Matthew Flower presented his ‘Suspension Series’ comprising a Shelving unit, Desk Light, a Floor Standing Light and wall mounted Coat Hooks all made using sustainable split bent wood held under tension to create strength in suspended structures. All products are collapsible and no glue or screws are required to put the furniture together – only the tension of the wood is needed to support and hold each piece together. Traditional skills, contemporary furniture making, unique, practical, functional and elegant aesthetics.
Michael Stevenson presented his Knock-Down Stool can be assembled in seconds and used as a permanent or occasional stool. The stool legs can be folded together for storage or totally de-constructed as easily as it is constructed using just a screw and bolt construction method, returning to its initial flat-pack form and requiring minimal storage space. A simple aesthetic, thoughtfully put together and beautifully made using a hand turned Ash top and legs made from a lamination of plywood.
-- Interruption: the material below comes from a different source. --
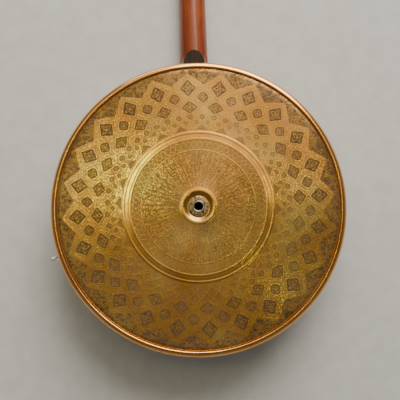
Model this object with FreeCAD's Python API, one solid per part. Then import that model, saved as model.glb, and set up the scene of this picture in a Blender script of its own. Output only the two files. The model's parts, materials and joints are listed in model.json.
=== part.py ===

Alexander Rose presented his Pianura Side Table (click the orange button in the centre bottom of the screen then scroll right) designed as a response to a brief from Ercol. The Pianura is centred on the classic, functional, elegant Ercol aesthetic, working with two essential Ercol processes, spindle turning and surface moulding. Though appearing constantly in stools and chairs, very little had been done in the way of surface moulding on tables at Ercol. Here it is used to create a sculpted Elm tray with a crisp, contemporary feel which contrasts with the traditionally turned beech spindle structure elevating it. This adds a sense of craft and delicacy to the object, whilst carrying the functional advantage of preventing items rolling or spilling over the edge.
I found speaking with the students about their future plans most enjoyable, and as expected, there was a mixed response. Some students seemed very clear and purposeful in looking to find employment of some kind in a related sector before they considered forging their own way in the world, and some students had aspirations to become the next Sebastian Cox and pursue the designer-maker career at the earliest opportunity following graduation. However, what surprised me somewhat was just how many students seemed really vague and unsure about what was next for them.
Which raises a question or two around the extent to which students are introduced to the real world, during their studies, to help them consider their futures. In this regard, One Year On was a useful feature set within New Designers to showcase over 60 specially selected emerging designers and makers in their first year of business.
Here I had arranged to meet Charlie Dedman to explore including his Turner Range (on Teer & Co), the inspiration for which comes from Scandinavian simplicity reinforced by traditional British techniques and craftsmanship. Charlie seems like quite a tenacious character who is exploring his options well - I wish him every success with his debut Turner Range.
I also met Rebecca Chan in One Year On. Her elegant Komorebi side table and coffee table range was inspired by observing the interplay between light and trees. The elegant yet subtle motifs on the tables aim to highlight the beautiful results that are created when two very ordinary things such as light and leaves are combined. Similarly, Rebecca’s ‘wind movement’ inspired Zephyr collection aims to highlight the understated beauty in nature.
So bringing this back to Teer & Co…
Craft and making is an important part of our present and future society, culture and economy, and New Designers presents Teer & Co with the opportunity to identify the emerging talent and support those that see themselves as furniture designer-makers in the future.
I believe that furniture and objects with genuine provenance and soul can really accentuate the quality of our home lives. By monitoring the emerging trends, supporting the movement towards authenticity, and by searching the market for talented designer-makers and new innovations, Teer & Co can shape a unique collection and bring into view often ‘limited visibility’ handmade furniture for those looking to give their home a unique aesthetic.
Whilst Teer & Co represents an appreciation of the finest authentically crafted contemporary furniture, owning Teer & Co furniture should not be viewed as an indulgence. Typically, 65% or more of the proceeds from every purchase made on Teer & Co is paid to the respective designer-makers, so your custom really means something. It supports the livelihoods of these gifted folk and enables the future of craft and making in the UK.